[NYTr] Booming Economy: Gulf inflation rises, Dollar abandoned

All the News That Doesn't Fit nytr at blythe-systems.com
Thu Oct 11 17:19:33 EDT 2007


CNN - Oct 11, 2007
http://www.cnn.com/2007/BUSINESS/10/11/gulf.inflation/index.html

Dollar weakens, Gulf inflation rises

(CNN) -- The declining dollar, surging oil prices, and exploding growth
across the Persian Gulf are causing inflation levels to rise. Kuwait
has already abandoned the dollar. And some analysts say the rest of the
GCC may have to do the same to fight inflation. But do the Gulf banks
agree? And how far do they think switching to a basket of currencies
will bring down prices?

 Qatar and the U.A.E. registered the highest inflation levels at 10
percent this week. In Oman, inflation was running at almost 4 per cent
and 2.8 percent in Saudi Arabia.

Strong growth across the region, fueled by surges in oil prices have
been a major factor. Supply has been struggling to keep up with demand
in the growing economy, causing bottlenecks in supply which drives
inflation.

Ahmed El Shall, CFO of Dubai Bank said the building boom in the U.A.E.
is another "primary cause" of inflation. Rents are on the rise, causing
other prices to climb. "If you consider that 36 percent of the
inflation measure is made up of housing, you realize the inflation rate
for the U.A.E. is 10 percent and above simply because rents have been
increasing above 10 percent per annum," he told CNN.

But the other factor at play has been imported inflation via a weak
U.S. dollar.

Last week, in response to the sub-prime mortgage crisis, the U.S.
Federal Reserve cut interest rates by 0.5 point to 4.75 percent in
order to save the nation's economy from a slow down.

Because currencies in the Gulf Co-operation Council region including
Saudi Arabia, the U.A.E., Qatar, Bahrain and Oman are pegged to the
dollar, their exchange rates also decline. This means prices of imports
from non-dollar areas have increased, causing inflation.

With currencies pegged to the dollar, banks in the region must also
follow the Fed's lead with their interest rates. This is another driver
for inflation because lower rates drive investment. But to soften the
blow, U.A.E. and Qatar kept rate cuts to a minimum and Saudi Arabia and
Oman decided not to budge at all.

Rising prices are beginning to take their toll across the region. Dubai
is now one of the most expensive cities in the world. Expats, with
investments and bills to pay at home, are especially feeling the pinch
of a weak exchange rate.

As prices rise, the debate intensifies about whether countries in the
GCC should review their dollar pegs and link instead to a basket of
currencies.

As analysts argue, when these countries first decided to peg to the
dollar, oil prices were low and the U.S. currency strong. Today the
opposite is true. Fitting to a basket, they say, would better reflect
the GCC's modern economic situation.

Kuwait was the first country in the GCC to jump ship. In May it ditched
the dinar's peg and moved to a basket of currencies.

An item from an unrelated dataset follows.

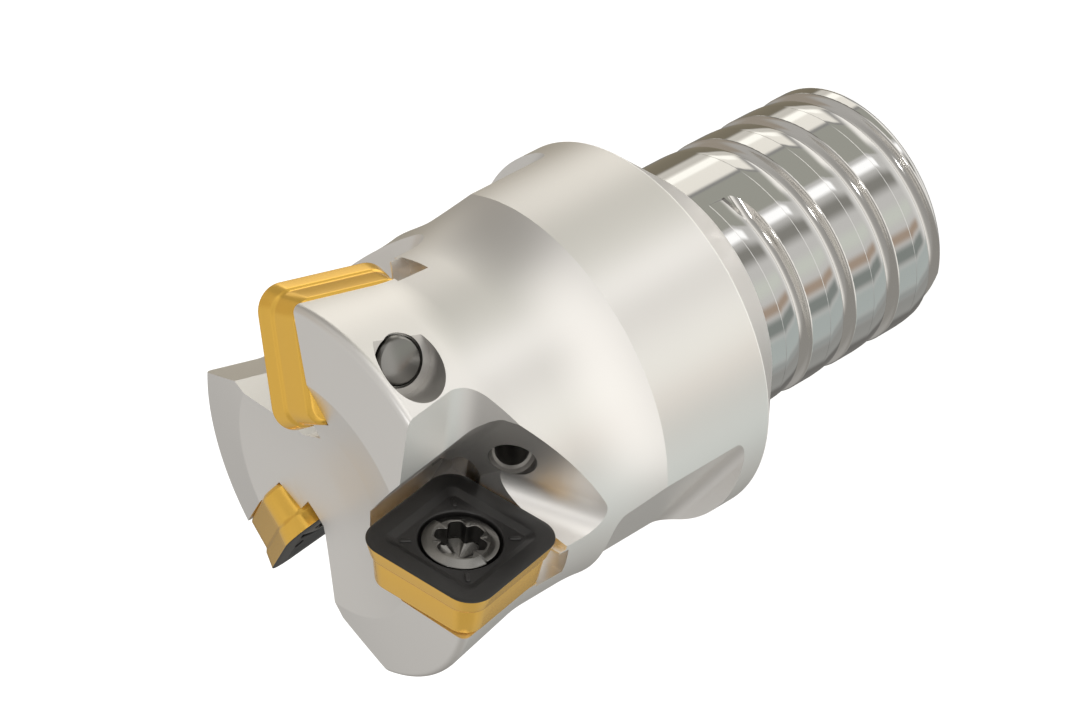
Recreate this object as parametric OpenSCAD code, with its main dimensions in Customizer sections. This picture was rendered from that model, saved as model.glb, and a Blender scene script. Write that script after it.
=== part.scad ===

But, as Shall told CNN, the Kuwait revaluation is yet to show an
effect. "My understanding is that so far it hasn't really shown any
improvement in inflation. To the contrary, it suffers in the exact same
way Qatar and the U.A.E. suffer."

Qatar's central bank governor, Abdullah Al-Thani, told reporters and
bankers last month that they were taking measures to control prices and
rents to decrease inflation. But the dollar peg would remain, he said.

Saudi Arabia's refusal to cut interest rates with the Federal Reserve
has prompted more speculation that it was preparing to break its dollar
currency peg.

But the Kingdom has continued to deny this. Saudi bank, SABB, also
"firmly" believes the Saudi riyal will not be revalued. "An expected
change in the currency regime will take place only if the dollar
weakens at an alarming rate and is sustained over the medium term," it
said in a recent report.

Excessive speculation about devaluation, "could cause observers to
overlook the GCC growth story," said the report. "The Kingdom's
competitive advantage, in petrochemical exports for example, is not
being affected, as most are priced in dollars."